New Yorkers do live with the continual reminder that what happened really happened. For those who don't walk or drive through Lower Manhattan every day, the sight of the gaping skyline can still evoke feelings of shock and loss.

Almost half the people in the city knew someone who died in the attack. In most cases, it was not a loved one but a friend of a friend, a person who lived in the same apartment building, a member of the local softball team. Their absence is a source of regret, but the fact that they ceased to exist so swiftly, that they were, in many cases, literally vaporized in a matter of minutes, is a continuing, permanent shock.

A year after the World Trade Center fell, New York City has, in many ways, made a remarkable comeback.

Except for a few buildings next to Ground Zero, Lower Manhattan is back in business.

Streets that seemed permanently extinguished of all life a year ago, covered in dust, crowded with stacks of flattened emergency vehicles, knee deep in debris and broken glass, are restored, scrubbed clean, full of people.

The health clubs are crowded with financial district workers, back to war with the treadmills.

Landlords say they've been thrilled by the influx of new families looking for living space. Battery Park City, the community along the Hudson River at the tip of Manhattan, is a thriving neighborhood, and there are thousands of other apartment-dwellers stitched in among the office buildings. (This came as a shock to Senate Republican leader Trent Lott of Mississippi, who couldn't believe anybody actually lived in an area so devoid of single-family dwellings.)

The subways are almost back to normal – whatever disruptions in service that still exist merge pretty seamlessly into the perpetual short-term shifts and shutdowns that occur when you're trying to keep a century-old system of underground railroads in operation. "The subways are … the subways," says a Lower Manhattan resident, emphasizing the return to the normalcy of marginal reliability.

That sort of defensiveness is common among people who've chosen to stick. There's much retelling of the story of the woman who moved from Battery Park City to her summer home in Long Island after the disaster, and then was killed in a car crash.

There is a myth in the farther suburbs of New York that the current surge of house-building is not simply part of the national real estate boom, but a result of city dwellers trying to flee to places that terrorists have never heard of, like Fishkill, or Mamaroneck.

In fact, there isn't much evidence that Sept. 11 had much to do with it. Only 17 percent of New Yorkers told a Pew Research Center poll that they even thought about moving, and the ever-rising cost of housing in the city seems to suggest that for every family that left, there was at least one and a quarter who decided to come in.

Yet there's no denying that many people, particularly those with children, are jittery. Like all Americans, New Yorkers don't think the terrorists are through. And although there's constant talk about how next time, they will probably target a mall or a national monument, there's a fear that terrorists, too, are enamored of the song that suggests that nothing you do quite counts unless you do it in New York.

If the country is having a hard time holding onto the saving grace of the Sept. 11 spirit it may be because there's not much encouragement from the top. "It's hard to mobilize the country by telling people to go shopping and accept more tax cuts," said Tom Mann, a political analyst with the Brookings Institution.

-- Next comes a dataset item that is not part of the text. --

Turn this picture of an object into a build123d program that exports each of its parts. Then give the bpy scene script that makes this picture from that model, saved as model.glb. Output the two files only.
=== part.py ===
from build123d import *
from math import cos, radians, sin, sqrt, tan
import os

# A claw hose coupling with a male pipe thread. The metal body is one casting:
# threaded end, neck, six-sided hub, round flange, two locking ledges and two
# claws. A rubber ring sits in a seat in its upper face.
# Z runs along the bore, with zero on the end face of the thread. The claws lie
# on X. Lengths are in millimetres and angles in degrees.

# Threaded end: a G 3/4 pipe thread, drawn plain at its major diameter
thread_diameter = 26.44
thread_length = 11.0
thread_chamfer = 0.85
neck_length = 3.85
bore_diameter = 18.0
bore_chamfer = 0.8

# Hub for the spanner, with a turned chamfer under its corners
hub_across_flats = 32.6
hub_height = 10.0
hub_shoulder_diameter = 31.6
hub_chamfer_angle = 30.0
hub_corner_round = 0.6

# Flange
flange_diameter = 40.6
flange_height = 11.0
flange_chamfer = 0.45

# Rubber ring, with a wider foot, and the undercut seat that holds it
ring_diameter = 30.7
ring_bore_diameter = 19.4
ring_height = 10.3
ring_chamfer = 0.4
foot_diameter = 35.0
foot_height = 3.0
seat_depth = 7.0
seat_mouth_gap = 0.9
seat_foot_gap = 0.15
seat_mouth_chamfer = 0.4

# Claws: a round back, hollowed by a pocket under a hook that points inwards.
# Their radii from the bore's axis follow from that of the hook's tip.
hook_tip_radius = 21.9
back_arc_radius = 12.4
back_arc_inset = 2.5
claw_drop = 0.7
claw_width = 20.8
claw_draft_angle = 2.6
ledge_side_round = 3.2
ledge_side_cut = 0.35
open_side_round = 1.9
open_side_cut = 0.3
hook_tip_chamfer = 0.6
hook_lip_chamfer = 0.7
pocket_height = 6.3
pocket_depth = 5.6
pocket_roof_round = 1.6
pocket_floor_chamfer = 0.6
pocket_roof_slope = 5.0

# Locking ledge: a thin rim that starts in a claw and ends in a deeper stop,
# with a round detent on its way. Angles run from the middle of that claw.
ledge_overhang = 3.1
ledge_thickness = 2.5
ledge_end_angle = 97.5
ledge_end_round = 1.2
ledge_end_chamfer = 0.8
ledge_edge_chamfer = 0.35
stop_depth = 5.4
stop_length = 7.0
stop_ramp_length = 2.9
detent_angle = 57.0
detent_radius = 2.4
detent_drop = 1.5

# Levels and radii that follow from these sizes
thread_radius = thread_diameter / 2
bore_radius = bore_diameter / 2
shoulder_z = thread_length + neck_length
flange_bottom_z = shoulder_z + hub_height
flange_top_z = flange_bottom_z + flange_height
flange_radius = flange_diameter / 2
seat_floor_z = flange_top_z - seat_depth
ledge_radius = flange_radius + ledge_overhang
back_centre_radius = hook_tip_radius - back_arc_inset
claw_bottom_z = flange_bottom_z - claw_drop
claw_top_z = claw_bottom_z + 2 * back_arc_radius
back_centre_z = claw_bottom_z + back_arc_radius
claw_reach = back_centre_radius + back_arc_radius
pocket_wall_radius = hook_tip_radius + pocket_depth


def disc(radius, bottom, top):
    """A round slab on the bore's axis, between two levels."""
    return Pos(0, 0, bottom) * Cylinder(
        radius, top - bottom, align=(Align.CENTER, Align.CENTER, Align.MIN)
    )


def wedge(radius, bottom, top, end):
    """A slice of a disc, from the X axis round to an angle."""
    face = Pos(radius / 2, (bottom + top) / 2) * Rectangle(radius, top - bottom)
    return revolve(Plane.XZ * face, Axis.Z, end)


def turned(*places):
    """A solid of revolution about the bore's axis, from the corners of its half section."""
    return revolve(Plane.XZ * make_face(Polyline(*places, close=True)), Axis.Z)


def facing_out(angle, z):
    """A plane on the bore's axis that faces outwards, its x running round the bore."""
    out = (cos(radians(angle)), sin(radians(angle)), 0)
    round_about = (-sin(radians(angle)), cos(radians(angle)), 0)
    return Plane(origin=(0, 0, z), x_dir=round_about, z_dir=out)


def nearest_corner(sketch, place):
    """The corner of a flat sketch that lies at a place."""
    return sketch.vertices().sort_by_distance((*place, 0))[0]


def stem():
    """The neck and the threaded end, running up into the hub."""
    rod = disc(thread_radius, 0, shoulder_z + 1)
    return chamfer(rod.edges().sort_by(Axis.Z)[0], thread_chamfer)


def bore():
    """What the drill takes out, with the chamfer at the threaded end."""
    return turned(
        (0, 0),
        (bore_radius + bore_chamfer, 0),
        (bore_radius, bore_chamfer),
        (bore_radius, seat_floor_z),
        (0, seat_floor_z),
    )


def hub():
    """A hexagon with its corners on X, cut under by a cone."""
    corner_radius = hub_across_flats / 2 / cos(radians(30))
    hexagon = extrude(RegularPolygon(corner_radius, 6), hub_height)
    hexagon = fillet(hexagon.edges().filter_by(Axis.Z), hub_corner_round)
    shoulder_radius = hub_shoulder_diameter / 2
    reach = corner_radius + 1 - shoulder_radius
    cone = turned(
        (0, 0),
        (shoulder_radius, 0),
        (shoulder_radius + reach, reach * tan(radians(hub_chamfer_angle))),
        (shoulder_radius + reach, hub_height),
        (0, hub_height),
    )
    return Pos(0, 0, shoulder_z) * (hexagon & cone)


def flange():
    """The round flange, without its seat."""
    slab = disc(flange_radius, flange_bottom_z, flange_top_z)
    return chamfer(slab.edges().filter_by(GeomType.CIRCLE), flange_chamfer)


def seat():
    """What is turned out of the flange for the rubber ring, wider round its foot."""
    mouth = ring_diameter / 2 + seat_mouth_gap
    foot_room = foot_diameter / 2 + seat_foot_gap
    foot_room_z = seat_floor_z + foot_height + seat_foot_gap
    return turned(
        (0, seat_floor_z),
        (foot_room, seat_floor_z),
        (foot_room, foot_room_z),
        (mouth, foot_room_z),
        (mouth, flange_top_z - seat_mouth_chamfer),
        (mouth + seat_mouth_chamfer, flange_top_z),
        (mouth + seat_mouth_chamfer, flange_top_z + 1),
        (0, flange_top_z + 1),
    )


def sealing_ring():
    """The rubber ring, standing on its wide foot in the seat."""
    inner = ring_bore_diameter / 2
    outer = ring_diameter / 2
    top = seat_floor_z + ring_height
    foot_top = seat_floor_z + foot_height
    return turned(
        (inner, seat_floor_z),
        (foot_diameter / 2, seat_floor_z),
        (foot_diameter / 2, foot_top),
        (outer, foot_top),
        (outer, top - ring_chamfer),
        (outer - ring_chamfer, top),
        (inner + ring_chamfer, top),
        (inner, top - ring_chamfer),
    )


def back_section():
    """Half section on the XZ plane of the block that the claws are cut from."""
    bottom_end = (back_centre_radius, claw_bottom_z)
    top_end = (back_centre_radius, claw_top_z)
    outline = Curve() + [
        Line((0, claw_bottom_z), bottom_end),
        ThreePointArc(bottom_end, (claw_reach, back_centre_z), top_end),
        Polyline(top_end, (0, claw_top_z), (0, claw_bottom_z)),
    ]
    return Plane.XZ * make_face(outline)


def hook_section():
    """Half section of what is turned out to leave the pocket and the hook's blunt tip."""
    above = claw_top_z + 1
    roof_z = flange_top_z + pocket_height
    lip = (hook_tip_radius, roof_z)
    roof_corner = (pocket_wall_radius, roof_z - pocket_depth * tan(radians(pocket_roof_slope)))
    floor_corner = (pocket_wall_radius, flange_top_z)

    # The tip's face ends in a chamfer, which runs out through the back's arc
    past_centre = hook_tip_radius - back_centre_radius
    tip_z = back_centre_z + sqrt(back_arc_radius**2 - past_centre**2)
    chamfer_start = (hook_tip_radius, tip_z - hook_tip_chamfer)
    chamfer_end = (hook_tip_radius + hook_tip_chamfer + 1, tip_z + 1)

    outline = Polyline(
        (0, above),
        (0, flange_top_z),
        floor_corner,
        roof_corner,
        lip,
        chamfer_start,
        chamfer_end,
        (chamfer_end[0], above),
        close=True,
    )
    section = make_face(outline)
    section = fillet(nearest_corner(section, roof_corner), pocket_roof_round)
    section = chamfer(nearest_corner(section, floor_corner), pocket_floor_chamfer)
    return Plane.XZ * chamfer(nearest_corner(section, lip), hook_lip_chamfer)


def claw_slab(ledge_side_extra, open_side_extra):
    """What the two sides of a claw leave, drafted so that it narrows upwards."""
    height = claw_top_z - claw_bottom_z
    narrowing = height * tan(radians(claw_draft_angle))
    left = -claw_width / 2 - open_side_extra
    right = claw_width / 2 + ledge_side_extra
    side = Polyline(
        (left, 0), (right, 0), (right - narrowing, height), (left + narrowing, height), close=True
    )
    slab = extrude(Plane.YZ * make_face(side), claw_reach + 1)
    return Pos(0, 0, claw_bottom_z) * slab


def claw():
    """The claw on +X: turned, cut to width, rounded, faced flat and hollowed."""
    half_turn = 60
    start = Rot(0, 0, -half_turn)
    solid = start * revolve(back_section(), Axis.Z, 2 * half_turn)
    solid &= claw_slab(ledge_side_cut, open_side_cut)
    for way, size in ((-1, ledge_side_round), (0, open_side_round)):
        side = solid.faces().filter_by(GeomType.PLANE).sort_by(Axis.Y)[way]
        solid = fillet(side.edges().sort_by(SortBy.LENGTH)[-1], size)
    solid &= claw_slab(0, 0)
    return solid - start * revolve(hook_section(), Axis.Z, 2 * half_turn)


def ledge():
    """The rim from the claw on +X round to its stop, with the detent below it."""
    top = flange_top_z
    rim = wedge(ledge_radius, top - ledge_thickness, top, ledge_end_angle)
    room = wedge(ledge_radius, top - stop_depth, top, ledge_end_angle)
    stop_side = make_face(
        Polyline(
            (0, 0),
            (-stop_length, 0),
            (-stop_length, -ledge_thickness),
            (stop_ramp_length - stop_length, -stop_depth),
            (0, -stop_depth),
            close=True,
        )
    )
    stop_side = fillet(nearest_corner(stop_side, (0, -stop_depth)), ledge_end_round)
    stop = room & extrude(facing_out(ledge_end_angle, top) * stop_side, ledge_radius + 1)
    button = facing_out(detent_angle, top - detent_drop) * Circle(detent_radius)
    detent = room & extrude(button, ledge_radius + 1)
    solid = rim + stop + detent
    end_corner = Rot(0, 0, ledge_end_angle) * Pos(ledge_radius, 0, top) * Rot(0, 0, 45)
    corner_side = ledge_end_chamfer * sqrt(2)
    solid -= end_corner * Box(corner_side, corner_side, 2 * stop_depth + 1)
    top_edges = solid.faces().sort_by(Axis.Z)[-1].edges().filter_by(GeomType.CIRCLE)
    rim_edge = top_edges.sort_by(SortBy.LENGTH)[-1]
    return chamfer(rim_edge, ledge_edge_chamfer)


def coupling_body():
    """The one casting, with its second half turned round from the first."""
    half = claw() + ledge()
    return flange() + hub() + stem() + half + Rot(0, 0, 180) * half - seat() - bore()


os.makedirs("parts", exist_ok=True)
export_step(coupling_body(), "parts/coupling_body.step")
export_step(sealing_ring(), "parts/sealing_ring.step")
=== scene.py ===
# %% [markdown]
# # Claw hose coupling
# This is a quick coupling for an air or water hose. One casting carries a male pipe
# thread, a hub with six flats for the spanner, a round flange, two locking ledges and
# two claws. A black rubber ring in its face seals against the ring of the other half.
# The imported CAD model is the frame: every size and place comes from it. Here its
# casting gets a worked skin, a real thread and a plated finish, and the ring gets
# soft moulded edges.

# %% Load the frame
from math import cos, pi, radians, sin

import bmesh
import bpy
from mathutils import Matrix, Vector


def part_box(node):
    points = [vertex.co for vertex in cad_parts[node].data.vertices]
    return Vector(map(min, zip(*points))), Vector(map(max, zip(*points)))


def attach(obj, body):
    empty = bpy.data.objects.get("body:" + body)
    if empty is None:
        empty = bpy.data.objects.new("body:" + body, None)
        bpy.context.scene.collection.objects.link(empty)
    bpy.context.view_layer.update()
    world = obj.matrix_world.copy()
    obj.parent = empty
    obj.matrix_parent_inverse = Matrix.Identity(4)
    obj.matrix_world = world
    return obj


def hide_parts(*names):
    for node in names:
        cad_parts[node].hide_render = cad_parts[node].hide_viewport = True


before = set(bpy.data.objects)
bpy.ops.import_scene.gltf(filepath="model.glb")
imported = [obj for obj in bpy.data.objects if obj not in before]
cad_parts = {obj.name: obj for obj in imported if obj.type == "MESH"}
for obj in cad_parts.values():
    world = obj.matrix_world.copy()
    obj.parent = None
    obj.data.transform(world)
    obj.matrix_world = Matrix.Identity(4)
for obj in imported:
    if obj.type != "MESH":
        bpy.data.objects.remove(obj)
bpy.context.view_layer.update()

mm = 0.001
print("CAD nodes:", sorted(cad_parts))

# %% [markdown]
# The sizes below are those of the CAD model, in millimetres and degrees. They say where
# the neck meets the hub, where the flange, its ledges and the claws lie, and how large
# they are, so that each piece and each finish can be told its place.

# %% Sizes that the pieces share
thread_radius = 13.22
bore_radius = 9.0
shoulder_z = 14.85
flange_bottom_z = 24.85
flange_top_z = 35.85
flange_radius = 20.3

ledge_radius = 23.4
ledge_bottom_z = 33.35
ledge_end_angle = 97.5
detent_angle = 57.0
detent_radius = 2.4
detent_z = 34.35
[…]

The spirit of Sept.11 somehow seemed to get mixed into the spirit of Enron and WorldCom and Global Crossing. Al Qaeda had attacked the center of American capitalism. "In a sense, Osama bin Laden hit us right in the soul," said Randall Balmer, a professor of American religion at Columbia University. But in the end, crooked American accountants had done more of the economic damage.

The spirit of giving in the people as a whole was muted by all that evidence of the spirit of taking in the nation's corporate headquarters. It was easier to bear the relapse of the economy when it seemed as if the victims were hard-hit airlines and insurance companies, and to concentrate on helping New York where the attack may wind up costing the city economy $95 billion and tens of thousands of jobs. But it was hard to mobilize the proper kind of can-do spirit for economic wounds that seemed so self-inflicted.

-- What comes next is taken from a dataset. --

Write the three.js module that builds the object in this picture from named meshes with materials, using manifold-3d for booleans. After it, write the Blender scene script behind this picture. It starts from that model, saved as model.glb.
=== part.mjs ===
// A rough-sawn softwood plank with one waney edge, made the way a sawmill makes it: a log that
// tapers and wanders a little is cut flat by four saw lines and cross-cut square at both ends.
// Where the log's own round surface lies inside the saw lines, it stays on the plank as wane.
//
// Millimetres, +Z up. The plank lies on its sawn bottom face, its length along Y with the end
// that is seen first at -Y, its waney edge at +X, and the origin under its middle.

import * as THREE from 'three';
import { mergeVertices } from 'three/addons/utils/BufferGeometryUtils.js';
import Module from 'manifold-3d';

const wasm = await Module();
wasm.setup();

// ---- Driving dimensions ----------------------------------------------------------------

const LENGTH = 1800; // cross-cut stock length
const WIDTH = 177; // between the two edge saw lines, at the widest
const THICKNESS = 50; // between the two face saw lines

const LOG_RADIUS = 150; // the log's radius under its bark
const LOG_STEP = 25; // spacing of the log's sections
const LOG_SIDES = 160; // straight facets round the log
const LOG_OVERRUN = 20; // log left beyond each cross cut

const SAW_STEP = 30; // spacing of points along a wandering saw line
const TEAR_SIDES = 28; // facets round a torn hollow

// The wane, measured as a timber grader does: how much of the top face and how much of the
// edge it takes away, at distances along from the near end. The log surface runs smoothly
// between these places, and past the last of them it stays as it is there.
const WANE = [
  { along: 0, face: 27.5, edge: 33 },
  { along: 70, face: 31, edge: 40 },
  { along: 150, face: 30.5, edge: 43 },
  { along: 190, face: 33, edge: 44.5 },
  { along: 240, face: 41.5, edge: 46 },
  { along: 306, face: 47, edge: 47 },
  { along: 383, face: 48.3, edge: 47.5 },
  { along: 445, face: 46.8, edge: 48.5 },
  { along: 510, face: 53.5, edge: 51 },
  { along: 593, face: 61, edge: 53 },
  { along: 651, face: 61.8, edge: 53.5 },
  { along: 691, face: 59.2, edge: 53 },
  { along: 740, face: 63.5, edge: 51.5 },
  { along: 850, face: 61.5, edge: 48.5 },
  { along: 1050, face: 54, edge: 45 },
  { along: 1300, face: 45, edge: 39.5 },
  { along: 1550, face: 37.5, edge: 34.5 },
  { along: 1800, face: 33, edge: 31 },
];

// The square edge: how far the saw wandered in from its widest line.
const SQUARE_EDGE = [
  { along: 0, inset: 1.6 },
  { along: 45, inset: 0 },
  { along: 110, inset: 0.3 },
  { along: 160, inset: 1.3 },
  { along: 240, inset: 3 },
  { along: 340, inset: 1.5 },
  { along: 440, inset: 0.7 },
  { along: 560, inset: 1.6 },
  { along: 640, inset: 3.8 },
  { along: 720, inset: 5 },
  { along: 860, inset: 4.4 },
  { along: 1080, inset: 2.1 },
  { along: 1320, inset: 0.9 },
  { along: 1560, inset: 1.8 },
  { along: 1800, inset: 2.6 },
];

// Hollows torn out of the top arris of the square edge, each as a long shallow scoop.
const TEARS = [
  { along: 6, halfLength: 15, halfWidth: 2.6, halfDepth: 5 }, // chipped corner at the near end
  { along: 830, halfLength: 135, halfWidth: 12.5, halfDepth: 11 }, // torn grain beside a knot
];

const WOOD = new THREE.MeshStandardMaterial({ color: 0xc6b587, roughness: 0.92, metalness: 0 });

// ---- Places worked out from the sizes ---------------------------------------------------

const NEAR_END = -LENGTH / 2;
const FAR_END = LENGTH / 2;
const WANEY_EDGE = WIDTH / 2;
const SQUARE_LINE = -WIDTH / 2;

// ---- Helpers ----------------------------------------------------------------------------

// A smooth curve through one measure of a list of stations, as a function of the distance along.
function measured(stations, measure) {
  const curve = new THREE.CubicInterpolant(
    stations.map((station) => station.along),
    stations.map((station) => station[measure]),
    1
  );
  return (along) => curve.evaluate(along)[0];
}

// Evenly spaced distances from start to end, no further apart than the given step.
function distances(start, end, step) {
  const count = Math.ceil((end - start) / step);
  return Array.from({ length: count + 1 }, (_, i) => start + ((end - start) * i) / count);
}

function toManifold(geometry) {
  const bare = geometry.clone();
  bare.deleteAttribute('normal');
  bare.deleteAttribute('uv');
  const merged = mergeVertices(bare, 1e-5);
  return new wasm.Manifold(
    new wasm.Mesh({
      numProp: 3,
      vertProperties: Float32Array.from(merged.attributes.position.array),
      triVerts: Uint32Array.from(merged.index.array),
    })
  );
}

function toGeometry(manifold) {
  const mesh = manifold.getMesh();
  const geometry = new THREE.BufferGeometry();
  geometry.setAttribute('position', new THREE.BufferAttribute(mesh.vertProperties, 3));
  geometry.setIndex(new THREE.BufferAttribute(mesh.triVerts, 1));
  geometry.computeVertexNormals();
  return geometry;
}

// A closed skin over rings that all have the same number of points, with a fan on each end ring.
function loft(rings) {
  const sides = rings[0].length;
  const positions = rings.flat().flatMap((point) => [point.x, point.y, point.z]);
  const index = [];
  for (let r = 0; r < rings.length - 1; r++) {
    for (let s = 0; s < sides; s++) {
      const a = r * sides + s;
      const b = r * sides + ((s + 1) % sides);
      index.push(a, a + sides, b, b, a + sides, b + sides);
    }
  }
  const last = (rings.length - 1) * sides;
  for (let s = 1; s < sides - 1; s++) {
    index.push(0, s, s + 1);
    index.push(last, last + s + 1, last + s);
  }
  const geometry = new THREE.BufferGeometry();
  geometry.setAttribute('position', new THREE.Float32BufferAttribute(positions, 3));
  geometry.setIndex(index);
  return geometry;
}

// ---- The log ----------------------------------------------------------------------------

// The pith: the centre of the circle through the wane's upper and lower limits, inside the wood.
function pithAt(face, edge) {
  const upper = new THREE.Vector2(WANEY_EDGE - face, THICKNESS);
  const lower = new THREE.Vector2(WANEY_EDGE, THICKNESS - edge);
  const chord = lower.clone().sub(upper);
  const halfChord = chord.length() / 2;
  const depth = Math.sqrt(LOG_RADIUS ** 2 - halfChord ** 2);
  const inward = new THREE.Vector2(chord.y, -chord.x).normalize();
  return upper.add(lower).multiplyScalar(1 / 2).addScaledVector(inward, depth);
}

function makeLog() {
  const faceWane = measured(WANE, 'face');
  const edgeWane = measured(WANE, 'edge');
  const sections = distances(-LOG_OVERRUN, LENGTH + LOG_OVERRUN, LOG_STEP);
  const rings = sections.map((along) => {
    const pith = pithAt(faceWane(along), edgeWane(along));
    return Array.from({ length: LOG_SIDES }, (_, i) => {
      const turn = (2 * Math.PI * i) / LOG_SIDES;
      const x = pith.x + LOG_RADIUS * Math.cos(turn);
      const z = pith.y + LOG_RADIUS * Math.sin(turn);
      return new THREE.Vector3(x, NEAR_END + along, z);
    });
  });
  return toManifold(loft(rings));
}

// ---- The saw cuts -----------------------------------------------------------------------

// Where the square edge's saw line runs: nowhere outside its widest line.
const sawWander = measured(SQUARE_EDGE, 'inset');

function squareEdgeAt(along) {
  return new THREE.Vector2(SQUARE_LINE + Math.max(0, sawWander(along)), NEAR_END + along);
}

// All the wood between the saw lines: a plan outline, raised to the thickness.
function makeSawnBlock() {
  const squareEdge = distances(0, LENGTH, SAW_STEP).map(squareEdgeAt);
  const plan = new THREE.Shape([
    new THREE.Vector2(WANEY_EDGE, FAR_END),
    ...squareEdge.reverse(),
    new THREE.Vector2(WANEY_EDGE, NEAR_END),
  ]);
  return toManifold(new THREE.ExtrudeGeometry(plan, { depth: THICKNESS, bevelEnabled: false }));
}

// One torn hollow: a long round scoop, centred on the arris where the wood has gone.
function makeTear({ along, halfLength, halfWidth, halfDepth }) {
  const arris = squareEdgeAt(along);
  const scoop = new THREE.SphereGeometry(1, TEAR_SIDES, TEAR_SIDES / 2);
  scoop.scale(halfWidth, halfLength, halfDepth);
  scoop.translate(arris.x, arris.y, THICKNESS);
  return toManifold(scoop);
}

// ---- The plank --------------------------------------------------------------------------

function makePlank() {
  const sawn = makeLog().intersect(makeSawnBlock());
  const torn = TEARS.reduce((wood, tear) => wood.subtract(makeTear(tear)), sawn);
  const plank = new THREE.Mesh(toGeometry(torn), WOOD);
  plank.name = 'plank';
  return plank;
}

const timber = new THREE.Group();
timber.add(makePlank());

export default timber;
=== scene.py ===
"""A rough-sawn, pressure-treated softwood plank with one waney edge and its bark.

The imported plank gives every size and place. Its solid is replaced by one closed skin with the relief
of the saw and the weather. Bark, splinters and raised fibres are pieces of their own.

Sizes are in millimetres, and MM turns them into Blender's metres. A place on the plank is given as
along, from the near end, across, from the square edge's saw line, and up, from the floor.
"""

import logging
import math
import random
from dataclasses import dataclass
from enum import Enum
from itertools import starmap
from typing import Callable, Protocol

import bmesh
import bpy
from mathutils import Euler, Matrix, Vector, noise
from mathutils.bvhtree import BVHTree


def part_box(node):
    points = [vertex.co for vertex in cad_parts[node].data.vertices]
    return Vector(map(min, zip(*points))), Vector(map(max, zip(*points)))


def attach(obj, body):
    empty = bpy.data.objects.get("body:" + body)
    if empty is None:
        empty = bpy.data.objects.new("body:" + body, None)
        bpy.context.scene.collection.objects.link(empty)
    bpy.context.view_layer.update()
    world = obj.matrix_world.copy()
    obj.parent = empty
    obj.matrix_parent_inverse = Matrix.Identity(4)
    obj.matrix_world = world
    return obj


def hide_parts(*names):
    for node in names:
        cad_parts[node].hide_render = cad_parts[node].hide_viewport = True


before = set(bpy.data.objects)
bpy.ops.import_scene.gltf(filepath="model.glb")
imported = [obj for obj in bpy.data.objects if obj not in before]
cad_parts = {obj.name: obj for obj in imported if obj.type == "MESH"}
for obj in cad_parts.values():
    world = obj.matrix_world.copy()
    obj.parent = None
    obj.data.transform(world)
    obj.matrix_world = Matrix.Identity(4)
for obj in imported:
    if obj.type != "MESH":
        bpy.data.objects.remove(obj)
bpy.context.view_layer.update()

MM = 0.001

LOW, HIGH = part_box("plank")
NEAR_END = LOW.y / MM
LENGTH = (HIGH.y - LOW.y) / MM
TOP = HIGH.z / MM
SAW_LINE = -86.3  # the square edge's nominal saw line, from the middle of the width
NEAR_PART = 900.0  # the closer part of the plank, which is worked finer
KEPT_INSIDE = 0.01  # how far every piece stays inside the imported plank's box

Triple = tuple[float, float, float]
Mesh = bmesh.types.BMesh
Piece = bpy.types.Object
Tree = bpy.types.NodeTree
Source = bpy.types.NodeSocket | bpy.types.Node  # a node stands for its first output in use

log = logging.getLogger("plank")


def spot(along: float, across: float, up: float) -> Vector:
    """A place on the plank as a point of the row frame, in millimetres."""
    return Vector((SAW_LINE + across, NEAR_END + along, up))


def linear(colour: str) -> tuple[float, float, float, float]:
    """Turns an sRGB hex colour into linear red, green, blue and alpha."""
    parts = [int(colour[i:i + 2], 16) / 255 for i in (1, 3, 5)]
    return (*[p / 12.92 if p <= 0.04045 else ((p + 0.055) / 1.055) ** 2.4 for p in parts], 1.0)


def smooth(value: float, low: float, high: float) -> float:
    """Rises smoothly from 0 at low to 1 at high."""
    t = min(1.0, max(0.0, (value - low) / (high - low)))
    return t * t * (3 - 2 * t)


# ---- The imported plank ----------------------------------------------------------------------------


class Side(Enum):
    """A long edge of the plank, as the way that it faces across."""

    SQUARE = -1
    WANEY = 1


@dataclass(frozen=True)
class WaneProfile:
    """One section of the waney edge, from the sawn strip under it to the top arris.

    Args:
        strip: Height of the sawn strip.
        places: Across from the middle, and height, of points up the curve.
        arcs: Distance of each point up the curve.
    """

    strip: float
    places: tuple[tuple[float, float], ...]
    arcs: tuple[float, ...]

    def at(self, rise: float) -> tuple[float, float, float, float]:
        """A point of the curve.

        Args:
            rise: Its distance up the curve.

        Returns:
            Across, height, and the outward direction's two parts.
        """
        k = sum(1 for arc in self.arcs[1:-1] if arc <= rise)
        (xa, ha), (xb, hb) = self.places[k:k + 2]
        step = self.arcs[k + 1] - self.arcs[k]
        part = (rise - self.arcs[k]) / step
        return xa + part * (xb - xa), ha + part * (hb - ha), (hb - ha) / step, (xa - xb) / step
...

The political system, too, could handle only so much good feeling. In the first few months after Sept. 11, patriotism and unity were the order of the day. Members of Congress gathered on the steps of the Capitol to sing "God Bless America."

President Bush received warm praise and support from ardent Democrats. And Mr. Bush, to the annoyance of some Republicans, refrained from active politicking for the GOP in order to remain "presidential."

Those days are done and gone. The parties are again helping themselves to heaping portions of partisan scheming and political posturing. Democrats are launching increasingly harsh attacks on Mr. Bush and the president has become a veritable ATM machine for the GOP with a series of fund-raising jaunts around the country.

"I think we're quickly returning to where we were a year ago, with the president having overwhelming support from Republicans and growing opposition from Democrats," said Tom Mann of the Brookings Institution.